Llevamos las cenizas de nuestro fuego en una carretilla. Manke, que anda por los quince años, fue el encargado de ayudar en cada detalle de la organización durante toda la jornada. Lo hizo con la misma dedicación con la que inventa chistes o narra anécdotas. En una de las ruedas de mate frente al fogón contó el vínculo espiritual que tiene con el agua. La información que le dio una Machi lo llevó a estar a la vanguardia de una tradición milenaria: bañarse en las aguas del río en cada Wiñoy Tripantu. El conocimiento común dice que durante el Wiñoy hay una hora en la que las aguas heladas se vuelven tibias. Tiene algo que ver, dicen, con la rotación del eje de la tierra. Cuando vamos al río, Manke no se detiene a comprobar si esa regla se cumple: se zambulle en las aguas sin pensarlo dos veces. Adentro lo espera su nge, así que está protegido. El resto nos contentamos con mojarnos los pies o lavarnos la cara.
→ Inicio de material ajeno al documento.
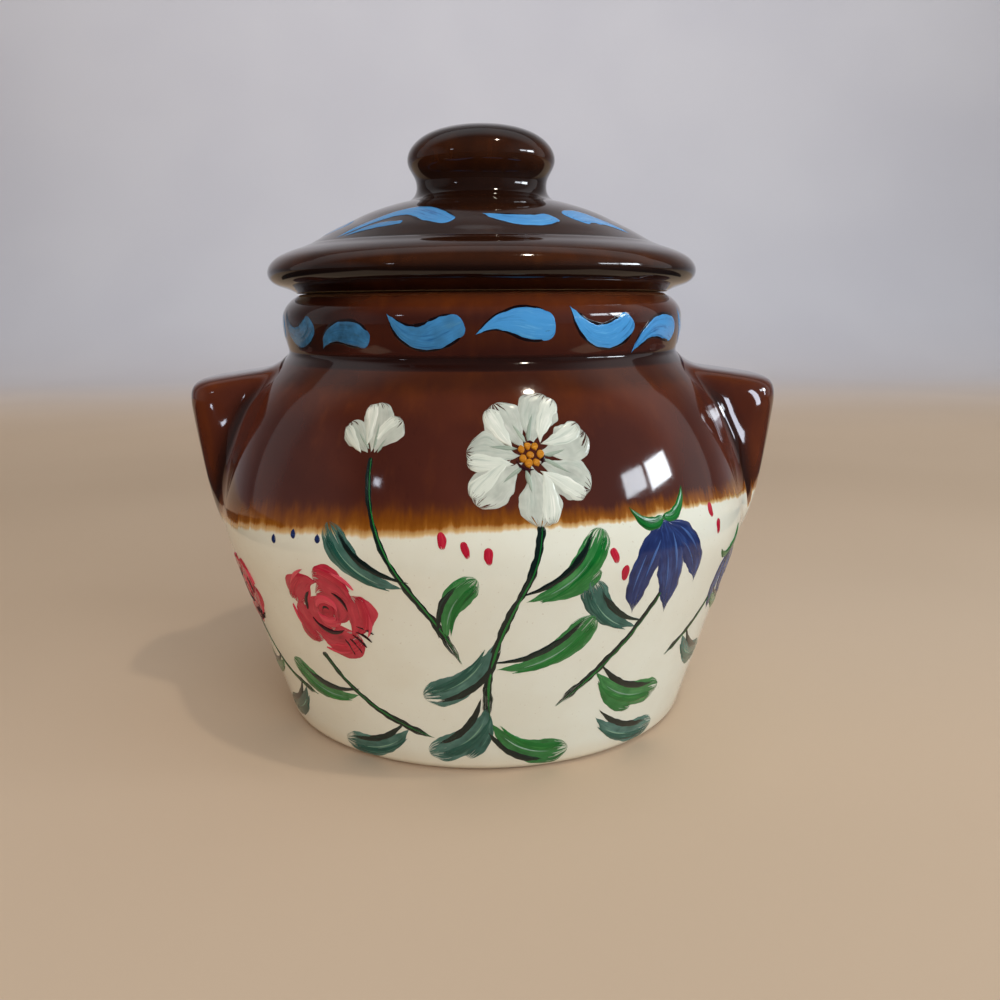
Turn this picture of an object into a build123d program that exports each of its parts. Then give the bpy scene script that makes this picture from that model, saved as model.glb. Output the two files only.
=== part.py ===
from build123d import *
import math
import os

# Stoneware bean pot with a lift-off lid.
# Millimetres, +Z up.  Origin: centre of the foot ring, on the surface the pot
# stands on.  The pot is turned about Z; the two lug handles lie on +X and -X.

# ---- driving dimensions -------------------------------------------------
overall_height = 158.9        # foot to the crown of the knob

# pot body
foot_outer_r = 53.6           # flat dry foot ring, outer edge
foot_inner_r = 44.0           # inner edge of the foot ring
foot_recess = 1.6             # shallow recess inside the ring
cone_low = (56.9, 2.4)        # radius, height where the straight cone starts
cone_high = (70.3, 46.0)      # radius, height where the cone turns into the belly
belly_r = 72.6                # largest radius
belly_z = 56.6
groove_r = 53.25              # valley between shoulder and collar
groove_z = 99.9
collar_r = 54.5               # fullest radius of the bulging collar
collar_z = 107.8
rim_top_z = 114.9             # crest of the rim
mouth_r = 46.5                # bore of the neck
floor_z = 7.0                 # inside floor
wall = 5.4                    # wall of the cone

# lid
seat_gap = 0.3                # air under the lid's land when it is on
land_z = rim_top_z + seat_gap
brim_r = 58.0                 # outer radius of the brim
brim_z = 120.7
ring_outer_r = 45.3           # locating ring inside the mouth
ring_inner_r = 41.2
ring_bottom_z = 107.8
cove_r = 46.8                 # hollow between dome and brim
cove_z = 127.7
seat_r = 19.8                 # pad that carries the knob
seat_z = 139.05

# knob
knob_neck_r = 17.65
knob_r = 19.95

# lug handles
lug_half_width = 20.0
lug_top_in = (46.0, 97.3)     # x, z of the top face, inside the body
lug_top_out = (81.3, 92.2)    # x, z of the top outer corner
lug_bulge_x = 34.0            # upright axis that the outer face bulges about
lug_sweep = math.radians(44)
lug_outer_edge_r = 5.5
lug_top_edge_r = 4.4
# outer face of a lug, from the top corner down into the belly (x, z)
lug_outer_points = [
    lug_top_out,
    (80.6, 85.6),
    (79.4, 76.0),
    (78.0, 67.0),
    (76.5, 60.5),
    (74.7, 55.0),
    (72.0, 49.0),
    (67.5, 42.0),
    (62.0, 36.0),
]
# half-width of a lug against height (y, z), from the straight sides down
lug_side_points = [
    (lug_half_width, 88.0),
    (19.7, 80.0),
    (18.3, 68.0),
    (16.0, 58.0),
    (12.6, 50.5),
    (7.6, 45.0),
    (0.0, 42.6),
]

# ---- shared profiles ----------------------------------------------------
# outside of the belly, from the top of the cone up to the groove (r, z)
belly_points = [
    cone_high,
    (71.75, 51.0),
    (belly_r, belly_z),
    (72.2, 61.6),
    (70.95, 67.2),
    (68.4, 75.6),
    (64.85, 83.9),
    (59.85, 91.9),
    (56.1, 96.3),
    (54.05, 98.5),
    (groove_r, groove_z),
]
# outside of the collar, from the groove up to the crest of the rim (r, z)
collar_points = [
    (groove_r, groove_z),
    (53.6, 101.6),
    (54.2, 104.2),
    (collar_r, collar_z),
    (54.3, 109.9),
    (53.5, 111.7),
    (52.2, 113.2),
    (50.5, 114.4),
    (48.9, rim_top_z),
]
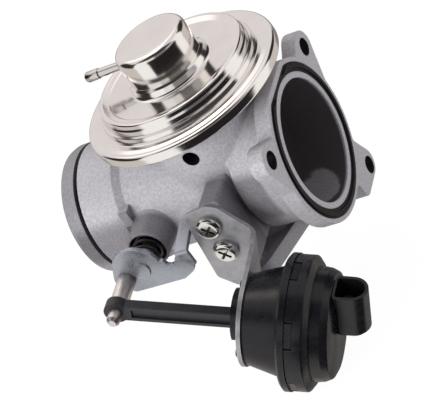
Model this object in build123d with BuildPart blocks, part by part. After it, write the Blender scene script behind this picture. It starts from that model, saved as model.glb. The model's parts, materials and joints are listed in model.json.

Cuando sale del agua se lo ve fuerte, entero. Sus hermanas lo arropan con una toalla, hay abrazos y nos quedamos un largo rato en silencio, mirando las aguas crecidas por las últimas lluvias y nevadas. La imagen sería idílica si no fuera por un detalle: en ese mismo río donde se bañó un niño Mapuche, allí donde dejamos las cenizas del pillán kutral como una ofrenda, hay un proyecto para construir una represa hidroeléctrica. Se llama “La Elena” y su impulsora es la empresa Aluar. Para hacerla tienen dos obstáculos: la oposición popular y el territorio de la comunidad Pillan Mahuiza.
Si ser Mapuche es ser parte de la tierra, aquí es donde esa pertenencia se vuelve a poner en juego. No es un pertenencia folklórica o idealizada. “El sol ha retornado y con él nuestra esperanza de seguir siendo Mapuche, gente de la tierra”, escribió Mauro en la convocatoria al Wiñoy. Lo espiritual también es político.